## PROMPT
Gather up the lines with the word "into" in them.

## RECORD EXCERPTS
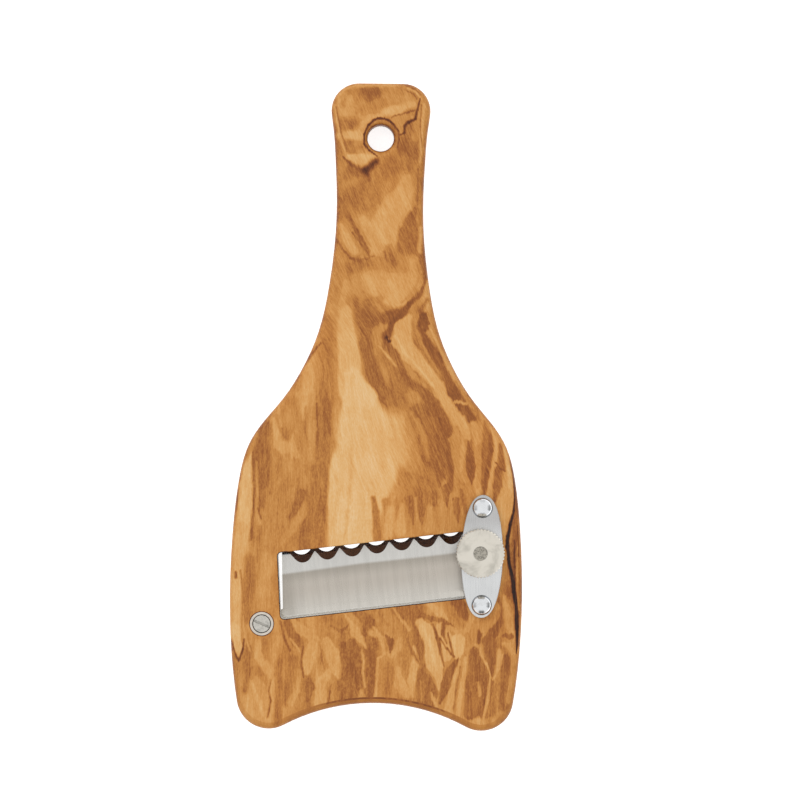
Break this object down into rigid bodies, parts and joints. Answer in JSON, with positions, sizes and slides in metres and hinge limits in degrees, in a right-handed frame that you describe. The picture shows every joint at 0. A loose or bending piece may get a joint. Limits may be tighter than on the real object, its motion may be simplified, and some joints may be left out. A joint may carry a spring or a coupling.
{
  "type": "truffle slicer",
  "caption": "Wooden paddle slicer with a scalloped steel blade behind a slanted window, set in height by a knurled thumb nut.",
  "frame": {"origin": "middle of the board's length and width, on its flat back face, where the slicer lies on a table", "axes": "+X to the right seen from the front, +Y along the board towards the end of the handle, +Z out of the front face"},
  "size_m": [0.095, 0.21, 0.015],
  "materials": {
    "olive_wood": "oiled olive wood, smooth sanded, figured",
    "blade_steel": "ground lengthwise to the handle, polished scallops",
    "bracket_steel": "brushed along its length, bright rim",
    "dome_chrome": "polished",
    "nut_nickel": "satin nickel plate, straight knurl",
    "rod_steel": "sawn and filed end",
    "fastener_steel": "turned, satin",
    "ferrule_nickel": "satin nickel plate",
    "spring_steel": "drawn wire"
  },
  "bodies": {
    "root": {"board": "olive_wood", "pivot_barrel_nut": "fastener_steel", "pivot_ferrule": "ferrule_nickel", "pivot_screw": "fastener_steel", "bracket_plate": "bracket_steel", "bracket_screw_upper": "dome_chrome", "bracket_screw_lower": "dome_chrome", "nut_washer": "bracket_steel", "blade_spring": "spring_steel"},
    "nut": {"thumb_nut": "nut_nickel"},
    "screw": {"adjusting_screw": "rod_steel"},
    "blade": {"blade": "blade_steel"}
  },
  "joints": [
    {"name": "nut_turn", "type": "hinge", "parent": "root", "child": "nut", "pos_m": [0.03365, -0.04704, 0.009], "axis": [0, 0, 1], "range_deg": [0, 1080]},
    {"name": "screw_lift", "type": "slide", "parent": "root", "child": "screw", "axis": [0, 0, -1], "range_m": [0, 0.0024]},
    {"name": "blade_tilt", "type": "hinge", "parent": "root", "child": "blade", "pos_m": [-0.03696, -0.0708, 0.00105], "axis": [-0.3189, 0.9478, 0], "range_deg": [0, 1.87], "deforming": ["blade_spring"]}
  ],
  "couplings": [
    {"joint": "nut_turn", "follows": "screw_lift", "rad_per_m": 7854},
    {"joint": "blade_tilt", "follows": "screw_lift", "rad_per_m": 13.423}
  ]
}
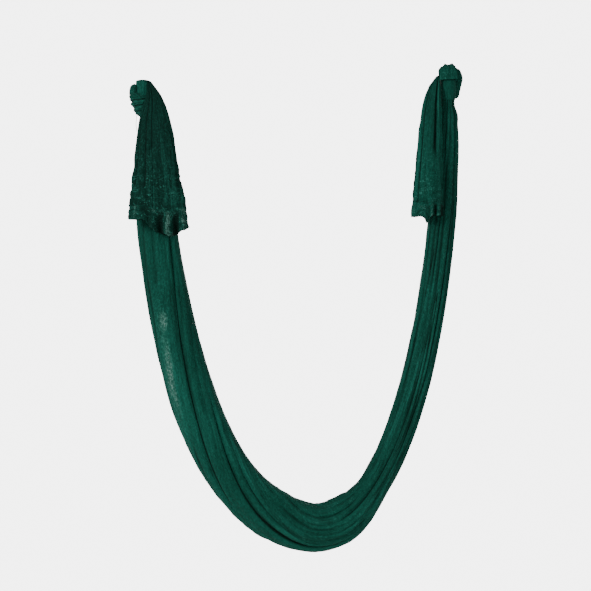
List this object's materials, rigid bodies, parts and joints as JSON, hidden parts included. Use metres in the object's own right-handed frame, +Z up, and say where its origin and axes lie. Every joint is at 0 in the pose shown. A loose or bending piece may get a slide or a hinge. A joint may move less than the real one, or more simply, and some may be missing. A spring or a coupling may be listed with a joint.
{
  "type": "aerial yoga hammock",
  "caption": "Stretch cloth hammock for aerial yoga, knotted at each end with the ends hanging free, gathered into a deep U that opens as a seat.",
  "frame": {"origin": "middle of the left knot's eye, where the rod of a karabiner goes through", "axes": "+X towards the right knot, +Y away from the viewer, +Z up"},
  "size_m": [1.1327, 0.1859, 1.6521],
  "materials": {
    "left_eye_turn": "satin knit, dark green",
    "left_knot_strap": "satin knit, dark green",
    "left_knot_wraps": "satin knit, dark green",
    "left_tail": "satin knit, dark green",
    "left_tail_hem": "satin knit, dark green",
    "right_eye_turn": "satin knit, dark green",
    "right_knot_cap": "satin knit, dark green",
    "right_knot_cup": "satin knit, dark green",
    "right_knot_roll": "satin knit, dark green",
    "right_tail": "satin knit, dark green",
    "right_tail_hem": "satin knit, dark green",
    "sling_back_fold": "satin knit, dark green",
    "sling_front_fold": "satin knit, dark green"
  },
  "bodies": {
    "eyes": {"left_eye_turn": "left_eye_turn", "right_eye_turn": "right_eye_turn"},
    "sling": {"left_knot_strap": "left_knot_strap", "left_knot_wraps": "left_knot_wraps", "right_knot_cap": "right_knot_cap", "right_knot_cup": "right_knot_cup", "right_knot_roll": "right_knot_roll", "sling_back_fold": "sling_back_fold"},
    "front_fold": {"sling_front_fold": "sling_front_fold"},
    "left_tail": {"left_tail": "left_tail", "left_tail_hem": "left_tail_hem"},
    "right_tail": {"right_tail": "right_tail", "right_tail_hem": "right_tail_hem"}
  },
  "joints": [
    {"name": "swing", "type": "hinge", "parent": "eyes", "child": "sling", "pos_m": [0, 0, 0], "axis": [0.9989, 0, 0.0474], "range_deg": [-45, 45]},
    {"name": "pocket_open", "type": "hinge", "parent": "sling", "child": "front_fold", "pos_m": [0.0573, -0.0503, -0.545], "axis": [-0.999, -0.0169, -0.0418], "range_deg": [0, 22]},
    {"name": "left_tail_lift", "type": "hinge", "parent": "sling", "child": "left_tail", "pos_m": [0, 0, 0], "axis": [-0.9989, 0, -0.0474], "range_deg": [0, 45]},
    {"name": "right_tail_lift", "type": "hinge", "parent": "sling", "child": "right_tail", "pos_m": [1.0387, 0, 0.0493], "axis": [-0.9989, 0, -0.0474], "range_deg": [0, 45]}
  ]
}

## CORRECT ANSWER
Break this object down into rigid bodies, parts and joints. Answer in JSON, with positions, sizes and slides in metres and hinge limits in degrees, in a right-handed frame that you describe. The picture shows every joint at 0. A loose or bending piece may get a joint. Limits may be tighter than on the real object, its motion may be simplified, and some joints may be left out. A joint may carry a spring or a coupling.
  "caption": "Stretch cloth hammock for aerial yoga, knotted at each end with the ends hanging free, gathered into a deep U that opens as a seat.",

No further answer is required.